I'm sorry that you're going through this.
 

David Baxter PhD

Late Founder
I use an exercise similar to what Ash is describing in my work with couples, only before I ask the client(s) to do that part I ask them to think about what it would be like if they had the relationship they really wanted to have... make a list of phrases that would describe the characteristics of that "ideal" relationship. Then go down the list and ask yourself which if those characteristics do you have in your current relationship or did you have in your last relationship.

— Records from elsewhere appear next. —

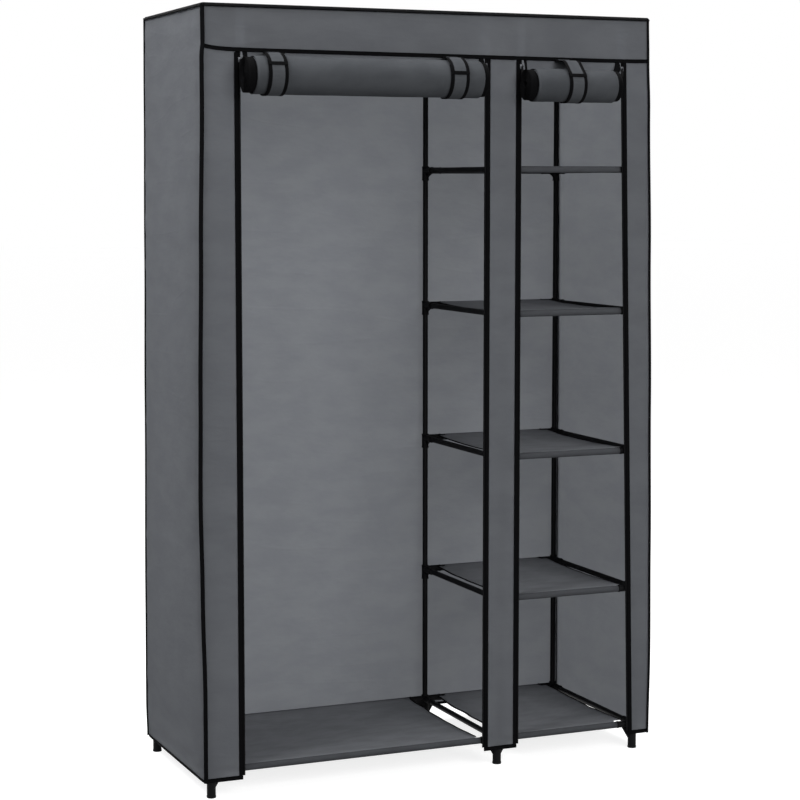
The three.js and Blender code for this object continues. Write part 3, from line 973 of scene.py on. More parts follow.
def rounded_block(low: Point, high: Point, edge: float) -> Mesh:
    """A block with rounded edges.

    Args:
        low: its lowest corner.
        high: its highest corner.
        edge: how far the rounding reaches.

    Returns:
        The closed mesh.
    """
    mesh = bmesh.new()
    low, high = Vector(low), Vector(high)
    matrix = Matrix.Translation((low + high) / 2) @ Matrix.Diagonal((*(high - low), 1.0))
    bmesh.ops.create_cube(mesh, size=1.0, matrix=matrix)
    return softened(mesh, mesh.edges[:], edge, 2)


def flat_web(outline: Outline, thickness: float, edge: float) -> Mesh:
    """A plate that stands about the plane Y = 0, with rounded edges.

    Args:
        outline: its corners in X and Z.
        thickness: its thickness.
        edge: how far the rounding reaches.

    Returns:
        The closed mesh.
    """
    mesh = bmesh.new()
    face = mesh.faces.new([mesh.verts.new((x, -thickness / 2, z)) for x, z in outline])
    grown = bmesh.ops.extrude_face_region(mesh, geom=[face])
    lifted = [item for item in grown["geom"] if isinstance(item, bmesh.types.BMVert)]
    bmesh.ops.translate(mesh, verts=lifted, vec=(0, thickness, 0))
    bmesh.ops.recalc_face_normals(mesh, faces=mesh.faces[:])
    rims = [e for e in mesh.edges if abs(e.verts[0].co.y - e.verts[1].co.y) < WELD]
    return softened(mesh, rims, edge, 1)


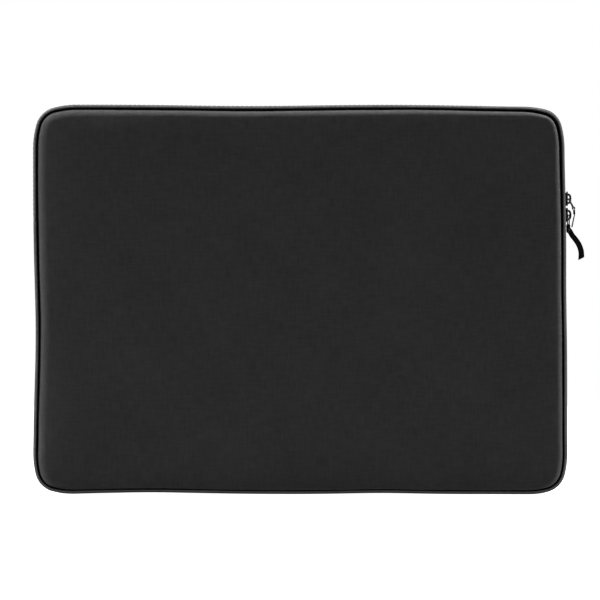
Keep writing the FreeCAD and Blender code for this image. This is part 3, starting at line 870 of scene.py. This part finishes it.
# Sections as inset and y, from the front seam: the gusset's as far as the middle plane
GUSSET_OUTER = [
    (2.6, -5.6), (2.3, -7.5), (2.3, -9.5), (2.25, -10.6), (1.9, -11.1), (1.3, -11.1),
    (0.65, -10.6), (0.2, -9.4), (0.0, -7.2), (0.0, -3.5), (0.0, 0.0),
]
GUSSET_INNER = [(2.62, -5.3), (2.65, -4.8), (2.7, -4.0), (2.7, -2.5), (2.7, 0.0)]
STRIP_OUTER = [
    (2.6, -5.8), (2.3, -7.5), (2.3, -9.5), (2.2, -10.5), (1.8, -11.0), (1.2, -11.0),
    (0.6, -10.4), (0.2, -9.2), (0.12, -7.4), (0.2, -6.0), (0.5, -5.35), (0.95, -5.2),
]
STRIP_INNER = [
    (2.5, -5.6), (2.1, -6.2), (1.75, -8.0), (1.6, -9.4), (1.4, -9.6), (1.3, -8.8), (1.3, -7.4),
    (1.35, -6.0), (1.2, -5.4),
]


def mirrored(profile):
    """A front half profile that ends on the middle plane, and its back half."""
    return profile + [(inset, -y) for inset, y in profile[-2::-1]]


def laid(start, stop, section):
    """Places from start to stop, and the section at each of them."""
    s = steps_between(start, stop, BAND_STEP)
    return s, np.repeat(section[None], len(s), axis=0)


def uneven(s, sections, seed):
    """Lets a band's bulges wander a little along its length."""
    loose = ring_wander(s, seed, 26.0) * 0.6 + ring_wander(s, seed + 1, 8.0) * 0.25
    swell = np.clip((np.abs(sections[..., 1]) - BULGE_FROM) / BULGE_OVER, 0, 1)
    sign = np.sign(sections[..., 1])
    sections[..., 1] += sign * swell * loose[:, None] * BULGE_WANDER
    sections[..., 0] += swell * (1 - swell) * loose[:, None] * BULGE_WANDER


def band(name, start, stop, section, seed, look, nodes, eased=()):
    """A folded strip of knit, with its faces in the seams given painted shade. eased is where it
    stands out past the outline."""
    s, sections = laid(start, stop, section)
    uneven(s, sections, seed)
    if eased:
        loose = np.clip((np.abs(sections[..., 1]) - LOOSE_FROM) / LOOSE_OVER, 0, 1)
        sections[..., 0] -= bumps(s, eased)[:, None] * loose
    piece = swept(name, s, tuck_ends(s, sections, TUCK_LENGTH, TUCK_LEAST))
    dress(piece, "knit_cover", *nodes, look=look)
    inset = np.minimum(section[:, 0], np.roll(section[:, 0], -1))
    paint_seam_shade(piece, lambda face: inset[face.index % len(section)] > SEAM_INSET)
    return piece


GUSSET_RUN = (ZIP_STOP + SEAM_GAP, PERIMETER + ZIP_START - SEAM_GAP)
STRIP_RUN = (ZIP_START + SEAM_GAP, ZIP_STOP - SEAM_GAP)
gusset = band("gusset", *GUSSET_RUN, two_sided(mirrored(GUSSET_OUTER), mirrored(GUSSET_INNER), 40),
              31, GUSSET_KNIT_PAINTED_LIGHT, ["gusset_cover", "gusset_padding"])

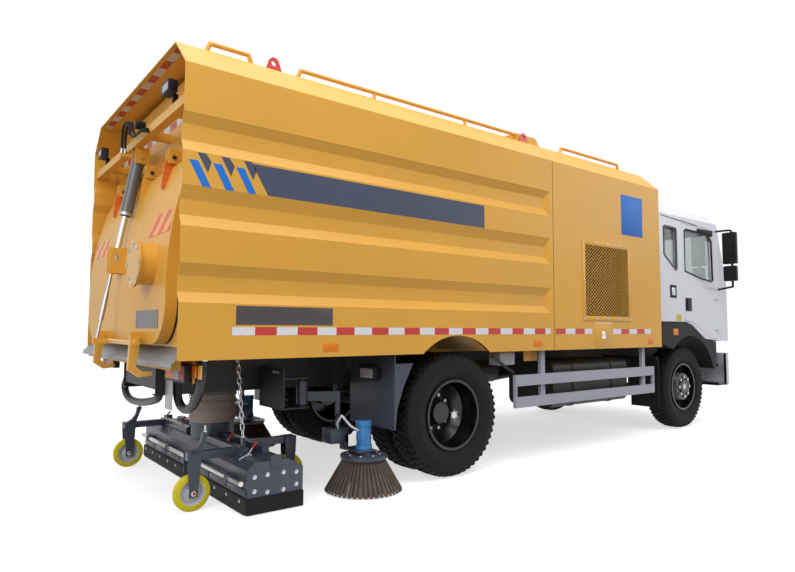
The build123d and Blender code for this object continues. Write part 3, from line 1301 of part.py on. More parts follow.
def brush_bristles(s):
    """Ring of flared wire tufts under the disc, joined at their roots."""
    top = BRISTLE_TOP_Z - CLEAR
    root = turned_z([(BRISTLE_ROOT_R - 50, top), (BRISTLE_ROOT_R, top), (BRISTLE_ROOT_R + 14, top - 30),
                     (BRISTLE_ROOT_R - 40, top - 30)], 0, REAR_EDGE_Y)
    lean = BRISTLE_TIP_R - BRISTLE_ROOT_R
    side = outline_y([(BRISTLE_ROOT_R - 32, top - 10), (BRISTLE_ROOT_R - 4, top - 10),
                      (BRISTLE_TIP_R, BRISTLE_TIP_Z),
                      (BRISTLE_ROOT_R - 26 + lean * 0.72, BRISTLE_TIP_Z)], REAR_EDGE_Y - 40,
                      REAR_EDGE_Y + 40)
    fan = outline_x([(REAR_EDGE_Y - 11, top), (REAR_EDGE_Y + 11, top),
                     (REAR_EDGE_Y + 23, BRISTLE_TIP_Z - 1),
                     (REAR_EDGE_Y - 23, BRISTLE_TIP_Z - 1)], 0, 400)
    tuft = side & fan
    ring = fuse([root] + [tuft.rotate(Axis.Z, 360 / TUFTS * i) for i in range(TUFTS)])
    return ring.moved(Location((s * BRUSH_X, y_at(BRUSH_D), 0)))


# ---------------------------------------------------------------- cab
WINDSCREEN_LEAN = 170.0
BELT_Z = 1860.0
GLASS_TOP_Z = 2410.0
CAB_CORNER = 90.0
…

Follow that up with what Ash suggested: What do you see as the pros and cons of your partner in the relationship or of how you feel in the relationship...
 

cd62

Member
You're not alone

Hi Kel: Im new here but can totally relate to your posting. I'm feeling kinda the same as you. Been married for 13 years and have 3 daughers, 18 months ago my husband said he no longer is in love with me, loves me but not "in love". I've had a hard time accepting this and didnt at first (which explains why I'm still at this point 18 months later)...We tried counseling but it didnt help so I've realized that there is no reconsiling. He's still living at home and my kids are still unaware and it's very hard to see him because I still love him and wish for things to be like they were once - alas my brain and my emotions are at odds, just like you. I know I cannot change another person's feelings and what's the point if he no longer is in love with me? So now 18 months later and with a New Year and all, I am forcing myself to move forward -- there is no other way or option, I mean it's not like a have much of a choice. So although I'm still struggling with my emotions I have forced my hand to move forward beginning with telling my husband that our living conditions need to change, then I've made reservations to go to Amsterdam with friends too - It's not much but for me I guess its a start in the right direction and we all have to start somewhere. Maybe you shud pick up an interest and just dive into it, maybe it will open other doors you need to explore. Hang in there, you're not alone, feel free to vent, relate, or whatever. CD
 

Laj

Member
Hi all...
my daughter is going through the same thing...separation and probably a divorce. It IS hard to go through. It is like a "death" - death of the relationship. I have learned so much from you, David and this special place. I will pass on the exercise you mentioned about what the "ideal" relationship would be. Thank you for sharing this!